Reputation: 942
CREATE TABLE [sql_table1] ([c0] varbinary(25) NOT NULL primary key)
go
insert into sql_table1 values (0x3200),(0x32);
go
I get
Cannot insert duplicate key in object 'dbo.sql_table'. The duplicate key value is (0x32).
Why? 0x32
does not equal 0x3200
Upvotes: 4
Views: 1178
Reputation: 21641
It gets right padded. BINARY
data gets tricky when you try to specify what should normally be equivalent numerically hex values. If you try this it will work:
insert into #sql_table1 values (0x32),(CAST(50 as VARBINARY(25)));
-- inserts 0x00000032
-- and 0x32
But these are numerically equivalent. Generally speaking, it's a bad idea to have a BINARY
column of any sort be a primary key or try to put a unique index on it (moreso than a CHAR
/VARCHAR
/NVARCHAR
column) - any application that inserts into it is going to almost certainly be CAST
ing from some native format/representation to binary, but there's no guarantee that that CAST
actually works in a unique manner in either direction - did the application insert the value 50
(= 0x32
), or did it try to insert the literal 0x32
, or did it try to insert the ASCII value of 2
(= 0x32
), or did it insert the first byte(s) of something else....? If one app submits 0x32
and another 0x0032
are they the same or different (SQL Server says different - see below)?
The bottom line is that SQL Server is going to behave unusually if you try to compare binary columns flat out without some context. What will work is comparing binary data using BINARY_CHECKSUM
SELECT BINARY_CHECKSUM(0x32) -- 50
SELECT BINARY_CHECKSUM(0x320) -- 16! -- it's treating this as having a different number or ordering of bytes
SELECT BINARY_CHECKSUM(0x3200) -- 50
SELECT BINARY_CHECKSUM(0x32000) -- 16
SELECT BINARY_CHECKSUM(0x0032) -- 50
SELECT BINARY_CHECKSUM(0x00032) -- 50
SELECT BINARY_CHECKSUM(0x000000000032) -- 50
but again, this only helps you see that the hexidecimal represenation of the binary data isn't going to work exactly the way it would seem.

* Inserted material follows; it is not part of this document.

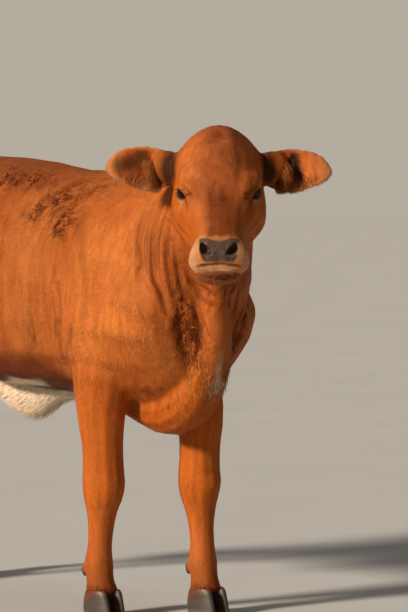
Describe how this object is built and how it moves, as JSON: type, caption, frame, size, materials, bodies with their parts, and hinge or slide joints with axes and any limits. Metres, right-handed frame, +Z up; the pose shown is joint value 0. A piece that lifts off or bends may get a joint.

The point is, your primary key is going to be based on the BINARY_CHECKSUM
s of the data instead of any particular format/representation of the data. Normally that's a good thing, but with binary data (and padding) it becomes a lot trickier. Even then, in my example above the BINARY_CHECKSUM
of both columns will be exactly the same (SELECT BINARY_CHECKSUM(c0) FROM sql_table1
will output 50
for both rows). Weird - a little further testing is showing that any different number of leading 0s that fit into the column length will bypass the unique check even though the checksum is the same (e.g. VALUES (0x32), (0x032), (0x0032)
etc.).
This only gets worse if you start throwing different versions of SQL Server into the mix (per MSDN documentation).
What you should do for PK/Unique design on a table is figure out what context will make sense of this data - an order number, a file reference, a timestamp, a device ID, some other business or logical identifier, etc.... If nothing else, pseudokey it with an IDENTITY
column.
Upvotes: 2